I reckon that utilizing Bayesian method often produces counterintuitive results, but the example below seems counterintuitive in an extent too extreme for me.
Suppose there is a specific disease and a company is trying to make a kit which can detect it, and the probability of such case is as below. ( "+" indicates that the kit has showed positive.)
got Disease | did not get Disease | |
---|---|---|
+ | .009 | .099 |
- | .001 | .891 |
Then, the equations go
P(+|D)= 0.9 [which indicates that the performance of the kit is decent in the perspective of the company];
yet, P(D|+)= 0.083 [which indicates that an individual who got the positive result do not have any reasonable evidence to believe she actually has a disease.]
I understand that this dilemma appeared because of the huge asymmetry between the probabilities, and I can grasp it mathematically by using diagrams.
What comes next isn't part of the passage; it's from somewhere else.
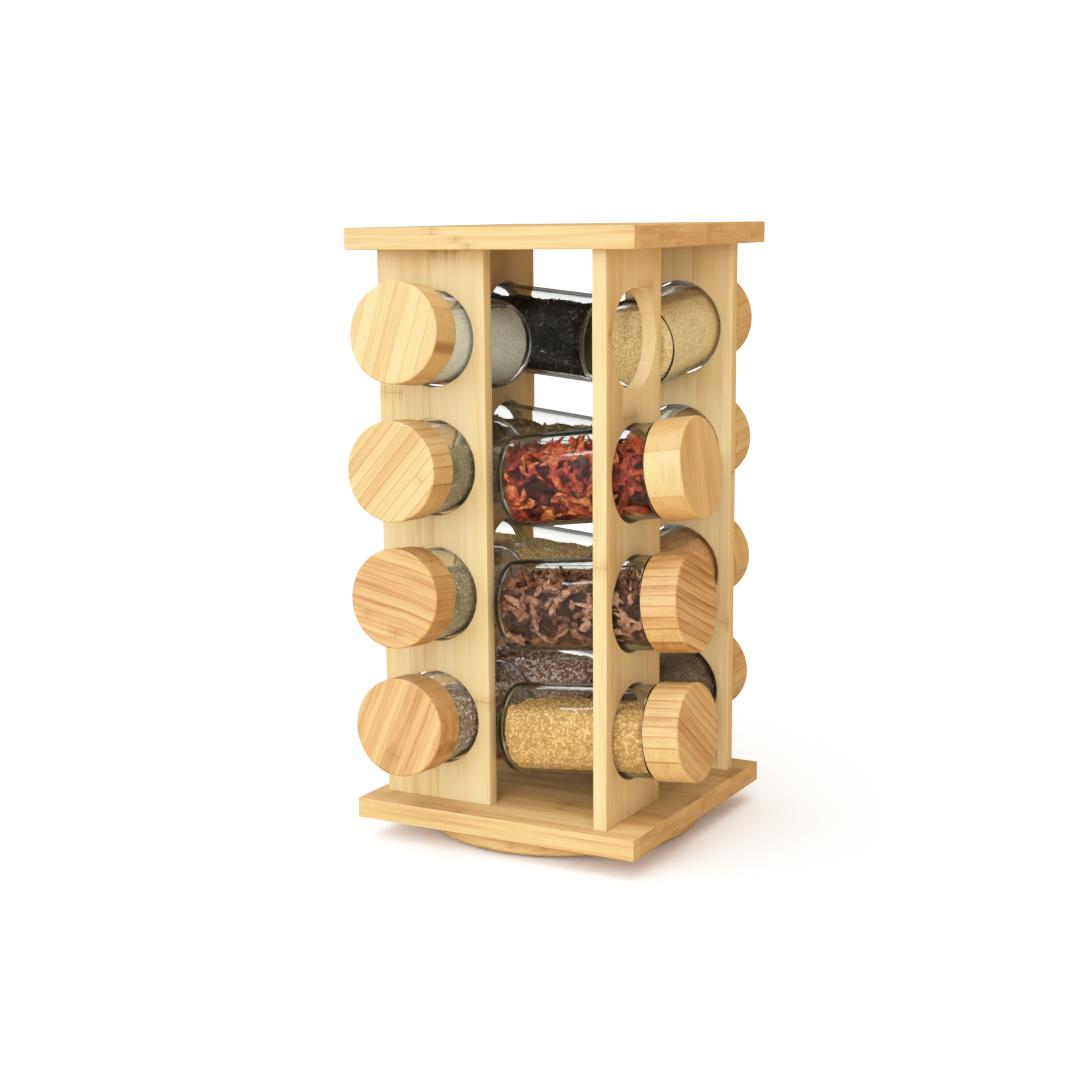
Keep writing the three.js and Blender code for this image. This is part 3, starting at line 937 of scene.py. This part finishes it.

In addition, one might say that the probability of getting disease is updated and increased from .009 to .083 due to the happening of event (+).
However, considering that social science needs to interpret the numeric statistical results into a logical and intuitive explanations, the latter result to me is utterly unexplainable.
While the former result implies to the kit manufacturer that they have invented reliable kit, the latter - which is what we as individuals face - may intuitively tell people - say, those who are diagnosed positive with COVID test - that the possibility that they actually got infected is under 10%. On the basis of this explanation, perhaps there is no need for one to think that they should be hospitalized or get medically treated just because they got + sign on their kit.
Can this gap between mathematical result and logical(i.e. intuitive) explaination be harmonized?